The Brussels sprouts on the plate, shredded, chopped, and sliced in a frenzy, were so unevenly cooked that some of the smaller pieces were still green and raw, while others were burnt and bitter. The knife work doesn’t do the risotto any favors, either. “Rustic” certainly isn’t what I’d called a giant, half-chopped piece of zucchini that came with the dish on one visit, but “PAC-MAN as a square” comes close.
As far as risottos go, the one currently on the menu eats less like a risotto than it does a baked rice casserole, the blunt and hearty kind that grandma used to make, albeit one where the flavor of chicken fat overwhelms what otherwise might have been a lovely sundried tomato pesto. But what does that say of the kitchen in an Italian restaurant that overcooks its risotto? Probably the same thing the pasta does. Pappardelle is neither thin nor graceful, but is thick and congeals into a knot at the bottom of the bowl. Perhaps too much moisture was added when making the dough, or else I just can’t explain it.
A blessing then that the braised rabbit sugo served with it has such flourish, with red tomatoes and yellow oil transforming into something orange and glossy and so satisfying that I could have eaten it by the cupful. Ravioli, on the other hand, presents the opposite dilemma: Rich lobster and shrimp were blended into a sweet paste that remained playful and bouncy as it cooked inside those taught and wholesome parcels. However, the ravioli was then topped with a runny saffron cream sauce that tasted neither of saffron nor cream.
None of which in any way detracts from how truly spectacular the pizzas are.
Each square pizza arrives in a pitch-black pan, perched on a stand so that it hovers above the table. Before the pizza even hits that pan, it’s coated with olive oil, semolina flour, and Parmesan, which insinuate themselves into the dough as it bakes in a woodfire oven. The result is a crust that is crisp, stunning, and sparkling with flavor. That crust makes every single ingredient it comes into contact with sing. A slice of tomato? Humble no more, it is now ravishing. Flecks of basil? You’ve never known them to be so sweet.

On the white pizza, a combination of ingredients turns this singing into a full-fledged opera. Caramelized onions and sprouts were the exact right amount of sweet, and arugula the exact right amount of bitter. Pancetta (where were you in the arancini?) reasserted itself as the seasoned thing of beauty it is meant to be, while smooth dollops of ricotta ensured that each and every bite was a seduction. In fact, this one glorious pizza has such robust and confident flavors, that you may be inclined to forgive the rest of the menu; it alone is worth the trip.
And let’s not forget the cocktails. I might even go so far as to suggest that it’s worthwhile to consider skipping wine altogether, despite a list that’s concise and eminently affordable. On their face, the cocktails are “Italian-inspired,” but it’s as though Amanda Britton has taken those two words, flipped them on their head, and infused them with her own formidable intellect.
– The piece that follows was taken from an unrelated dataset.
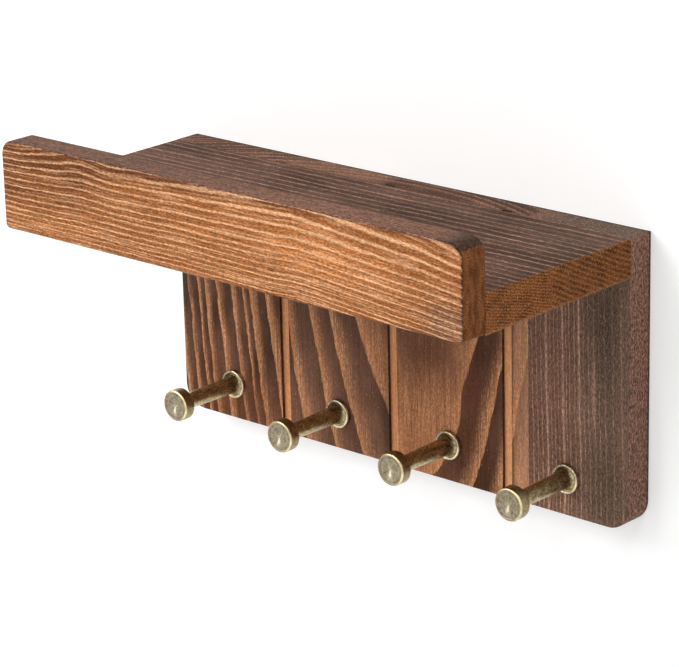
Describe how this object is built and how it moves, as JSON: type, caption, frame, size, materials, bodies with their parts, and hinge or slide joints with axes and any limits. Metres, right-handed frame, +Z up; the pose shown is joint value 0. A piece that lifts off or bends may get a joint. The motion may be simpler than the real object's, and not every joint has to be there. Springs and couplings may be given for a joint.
{
  "type": "wall key holder",
  "caption": "Wall key holder: a grooved wooden back board carries a narrow shelf with a raised front rail and a row of turned brass peg hooks.",
  "frame": {"origin": "centre of the back board's wall face", "axes": "+X along the boards, to the right for someone who faces the wall; +Y into the wall; +Z up"},
  "size_m": [0.28, 0.13, 0.1635],
  "materials": {
    "panel_wood": "dark walnut stain over softwood, thin satin varnish",
    "shelf_wood": "dark walnut stain over softwood, thin satin varnish",
    "rail_wood": "stain rubbed back to orange-brown with light grain lines, thin satin varnish",
    "hook_brass": "antique brass, dark in the hollows and bright on the rims",
    "screw_steel": "zinc plated",
    "dowel_wood": "plain beech"
  },
  "bodies": {
    "root": {"back_panel": "panel_wood", "shelf_board": "shelf_wood", "front_rail": "rail_wood", "hook_1": "hook_brass", "hook_2": "hook_brass", "hook_3": "hook_brass", "hook_4": "hook_brass", "hook_screw_1": "screw_steel", "hook_screw_2": "screw_steel", "hook_screw_3": "screw_steel", "hook_screw_4": "screw_steel", "shelf_screw_1": "screw_steel", "shelf_screw_2": "screw_steel", "shelf_screw_3": "screw_steel", "rail_dowel_1": "dowel_wood", "rail_dowel_2": "dowel_wood", "rail_dowel_3": "dowel_wood"}
  },
  "joints": []
}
Start with the Lemon Wooder Ice, which is a limoncello reimagined as a boozy adult slushie. Continue with the Paesano, made with rye in the style of an Old Fashioned, where coca nibs and cinnamon swirl into layers of complexity that pull you helplessly into their depths. And then stay and be awed by the wicked things Ms. Britton does with amaro. What a collection she’s built.
If you’re up for the challenge, then ask for a taste of the Elisir Novasalus. It’s a beguiling and solemn spirit, fragrant and arboreous; one sip, and I heard the music from a wooden church organ playing in my mind. She uses Pasubio in Give ’em the Boot, where that amaro’s blueberry and tree sap notes, together with Fernet Branca, pull your palate into a bear hug and squeeze so hard until you relent and ask for more.
If and when you do manage to come up for air, then be sure to try Toto e Peppino. With its sweet rum and almond notes, not to mention a whole egg, it presents as liquid custard and would be a fine, rich, and woozy way to end a meal even without amaro, but with the Montenegro and its balanced notes of vanilla and orange, this cocktail alone, like the white pizza, is worth the trip.

If only Orto just served pizzas and cocktails.
Before filing this review, I paid Orto another visit to ponder its inconsistencies. They were still there; a special pasta dish that night, instead of being under seasoned, was aggressively over. There was a moment on the patio, just after the sun had fully set, when a thunderstorm broke out. My dining companion and I were quickly moved to a drier table.
When I looked back up at the rain falling through the streetlights, I took advantage of that lull in the meal as our table was being reset to wonder aloud whether a restaurant with everything going for it would do better rebranded as a pizza and cocktail bar? That would be a pretty fine thing indeed.